作品概要
《共和国》は、画家のオノレ・ドーミエによって制作された作品。制作年は1848年から1848年で、オルセー美術館に所蔵されている。

《共和国》は、風刺版画家であり油彩画家でもあるオノレ・ドーミエ(1808-1879)によって制作された油彩画である。
新政府の樹立
1848年2月24日、ルイ・フィリップが王位を追われて、共和制政府が樹立された。新政体のはじまりである。さっそく政府はイメージの刷新に乗りだした。美術家たちに、3月14日に共和制の象徴になるような作品を描くよう命じた。

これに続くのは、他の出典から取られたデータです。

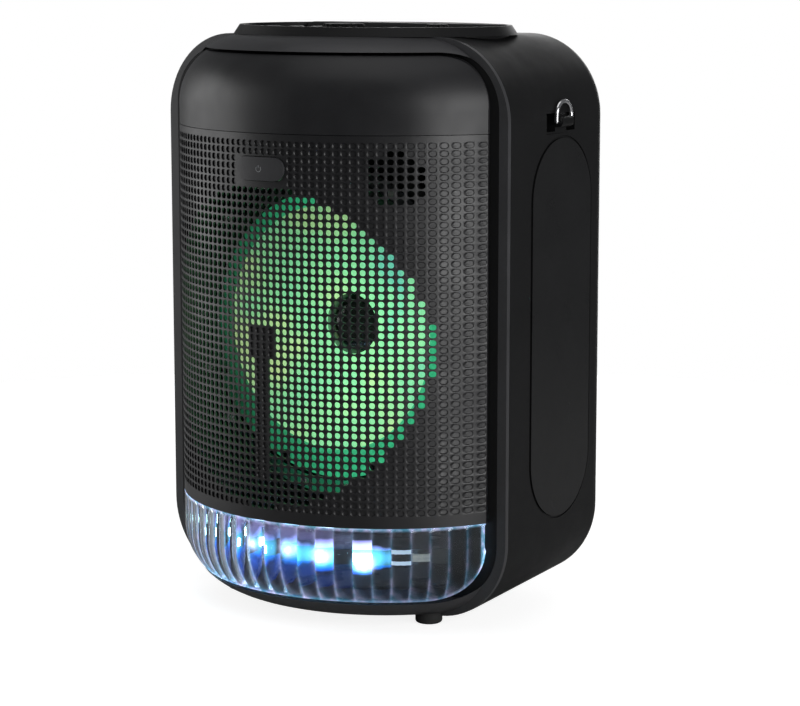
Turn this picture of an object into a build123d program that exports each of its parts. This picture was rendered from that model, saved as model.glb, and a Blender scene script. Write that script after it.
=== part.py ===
"""Portable party speaker, modelled as the assembly of its separate pieces.

Row frame, millimetres: +Z up, the front faces -Y, +X is the viewer's right.
The origin is the middle of the base, on the surface that the rubber feet stand on.
"""
import os
from math import cos, sin, radians, sqrt

from build123d import *

os.makedirs("parts", exist_ok=True)

# ---------------------------------------------------------------- driving dimensions
DEPTH = 214.0            # from the front of the grille to the rear wall
PILL_PROUD = 1.4         # the power button stands this far out of the grille
Y_FRONT = -(DEPTH - PILL_PROUD) / 2
Y_REAR = (DEPTH + PILL_PROUD) / 2

FRONT_R = 140.4          # plan radius of the bowed front
Y_AXIS = Y_FRONT + FRONT_R

CABINET_W = 276.0        # across the bezel
CABINET_Z0 = 5.0
CABINET_Z1 = 384.0
CABINET_CORNER = 54.0    # corner radius seen from the front
CABINET_EDGE = 46.0      # rounding of the bowed front into the top and the base
REAR_W = 262.0           # the tub narrows towards the rear
REAR_Z0 = 11.0
REAR_EDGE = 16.0
WALL = 3.0

COVER_W = 248.6          # lens, grille and cap together
COVER_Z0 = 21.0
COVER_Z1 = 373.0
COVER_CORNER = 33.0
COVER_EDGE = 42.0
COVER_EDGE_Z0 = 8.0      # where the cover's rounded profile would meet the base and the top
COVER_EDGE_Z1 = 380.0
COVER_WALL = 2.6
SEAM = 0.4               # gap between the lens, the grille and the cap
LENS_TOP = 72.4
CAP_BOTTOM = 324.0

POCKET_W = 262.6         # inside of the bezel
POCKET_Z0 = 19.0
POCKET_Z1 = 375.0
POCKET_CORNER = 38.0
Y_FLANGE = Y_FRONT + 77.0  # front of the bezel at the sides, and of the baffle
FLANGE_T = 3.5
BEZEL_GAP = 0.3
BAFFLE_T = 8.0

WOOFER_Z = 190.0
WOOFER_FLANGE_R = 101.0
WOOFER_CUTOUT_R = 93.0
WOOFER_SCREW_R = 97.0
CONE_R = 82.0
SURROUND_R = 92.0
COIL_R = 19.0
CONE_DEPTH = 26.0
CONE_T = 0.8
Y_RIM = Y_FLANGE - 3.0   # front of the woofer's flange

TWEETER_X = 84.5
TWEETER_Z = 297.0
TWEETER_FLANGE_R = 27.0
TWEETER_CUTOUT_R = 21.0

COLLAR_Y = 20.0
COLLAR_RIM_A = 98.0
COLLAR_RIM_B = 77.0
COLLAR_LIP = 4.0         # how far the collar's foot stands out past its rim
COLLAR_Z1 = 390.0
COLLAR_WALL = 3.0
DECK_T = 2.0             # floor of the collar, on the cabinet's top
DECK_Z1 = CABINET_Z1 + DECK_T
WELL_A = 90.0            # hand well behind the controls
WELL_B = 69.0
WELL_Y0 = 18.0
WELL_Z0 = 340.0
WELL_WALL = 2.5

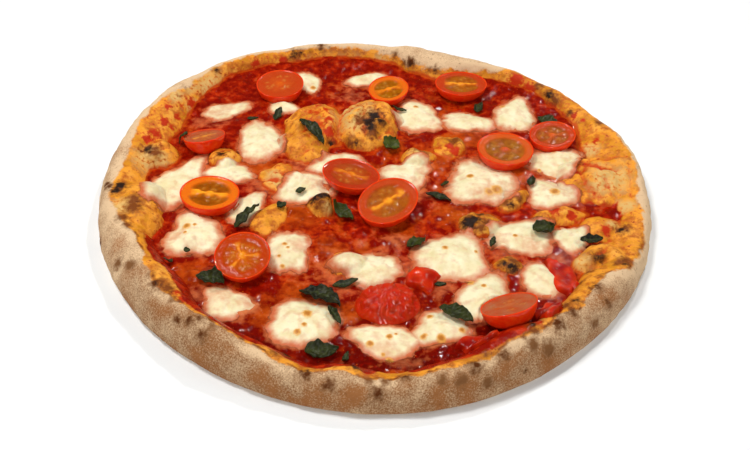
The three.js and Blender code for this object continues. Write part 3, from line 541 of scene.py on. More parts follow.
def blister_height(places, x, y):
    """Half ellipsoids that stand on the base, at plan points that noise has pushed about."""
    plan = stack(x, y, 0)
    plan = plan + 2.2 * sideways(plan, 12, 3) + 0.6 * sideways(plan, 4.5, 5)
    top = np.full(np.shape(x), float(BASE))
    for place in places:
        u, v = inside(place, plan[..., 0], plan[..., 1])
        dome = BASE + (place[5] - BASE) * np.sqrt(np.maximum(0, 1 - u * u - v * v))
        top = blend_max(top, dome, BLISTER_FILLET)
    return top


def dough_height(x, y):
    """Top of the dough over the plan, without its fine relief."""
    bearing = np.arctan2(y, x)
    wall = wall_height(bearing, outline(bearing) - np.hypot(x, y))
    return blend_max(wall, blister_height(BLISTERS, x, y), RIM_FILLET)


def dough_relief(points):
    """Fine relief of the dough: three sizes of noise, as shares of the largest."""
    return noise(points, 14, 1) + 0.6 * noise(points, 6, 2) + 0.28 * noise(points, 2.8, 3)


def sauce_height(x, y):
    """Sauce level: slow ripples, low bumps, and a climb towards the low lip at the back."""
    ripples = sum(size * np.sin(u * x + v * y + phase) for size, u, v, phase in RIPPLES)
    climb = CLIMB * ease(np.hypot(x, y), 112, 138) * ease(y, 40, 110)
    return blend_max(SAUCE + ripples + climb, blister_height(BUMPS, x, y), SAUCE_FILLET)


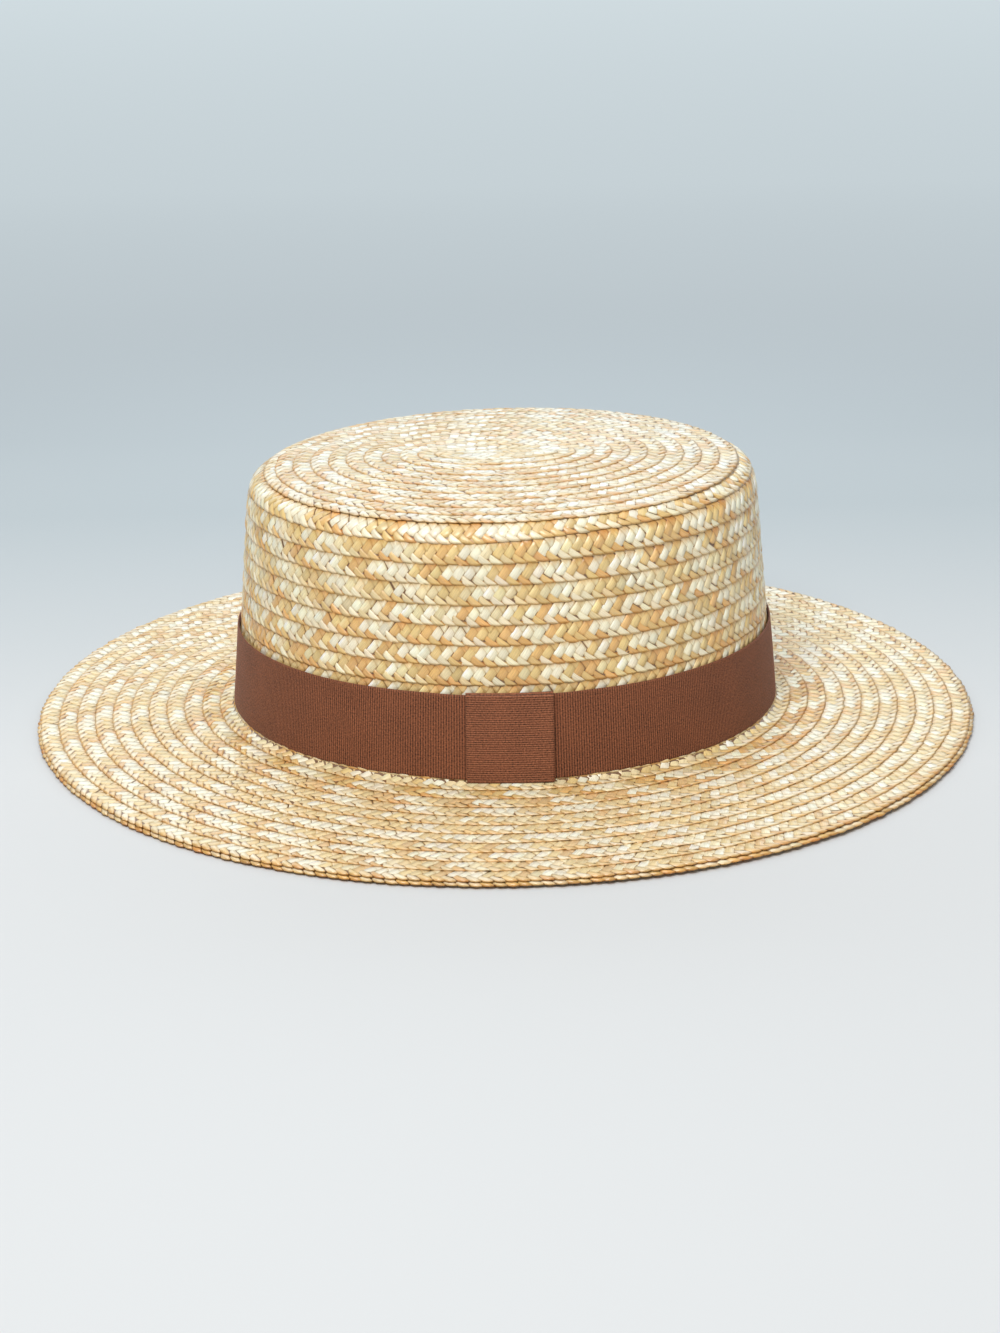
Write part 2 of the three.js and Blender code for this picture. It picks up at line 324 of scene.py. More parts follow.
        # small holes where the splints turn: dented a little and painted darker as shade
        hole = np.clip(0.62 + 0.40 * j[:, 6], 0, 1) * np.array([1, 0, 0, 0, 1])[None, :, None] * np.array([1.0, 1.0, 0.6, 0.1, 0, 0])[None, None, :]
        shade = shade * (1 - (0.40 + 0.30 * comb) * hole)
        H = H - 0.20 * hole
    if zone == "C":             # slits between the splints beside the row above: dented and painted darker as shade
        slit = np.clip(0.55 + 0.45 * j[:, 6], 0, 1) * comb * np.array([1, 0, 0, 0, 1])[None, :, None] * np.clip((V - 1.2) / 0.6, 0, 1) * np.clip((5.2 - V) / 1.5, 0, 1)
        shade = shade * (1 - 0.74 * slit)
        H = H - 0.35 * slit
    along = b[None, None, :] * 4.0 + 0 * H
    across = A * 3.1 + 0 * H
    return S + 0 * H, V + 0 * H, H, shade, along, across


ZONES = (("A", 0, 0.000, 0.300), ("B", 1, 0.305, 0.285), ("C", 2, 0.595, 0.165),
         ("U", 1, 0.765, 0.055), ("V", 0, 0.823, 0.055), ("W", 2, 0.881, 0.055))
BASE_V = np.array([0.0, 2.0, 5.0, 8.3, 8.85, 8.3, 5.0, 2.0])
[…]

その結果、4月5日から8日のあいだエコール・デ・ボザールに下絵が展示された。700名を超える美術家がこの競技会に参加した。参加者には、ドーミエはもちろん、イポリット・フランドラン、ジャン=レオン・ジェロームの姿もあった。
当時、ドーミエは、1832年に創刊された諷刺新聞『シャリヴァリ』での風刺版画家としてしか知られていなかった。だが、この競技会に出品された《共和国》は物議を醸すほど話題に上り、ドーミエの名を一躍世に広めることとなった。
たくましい母親像にこめた願い
子どもたちを抱く大柄の女性は、アンドレア・デル・サルトの《愛徳》に着想を得ていると考えられた。女の足元には、すわって膝にのせた本を読む子供が描かれている。子供たちに乳を与えるたくましい母親の手には、トリコロールの旗が握られ、頭にはフリジアンキャップ(古代ギリシア芸術に描かれている、柔らかい円錐形の三角頭巾)をのせている。
ドーミエは、共和制を、力強く、たくましく、豊饒な女性の姿に見立てた。《共和国》は最終候補まで残り、11位に輝いた。大作に引きのばすよう命じられたが、政治情勢が変わり、この《共和国》は下絵のままで拡大されることはなかった。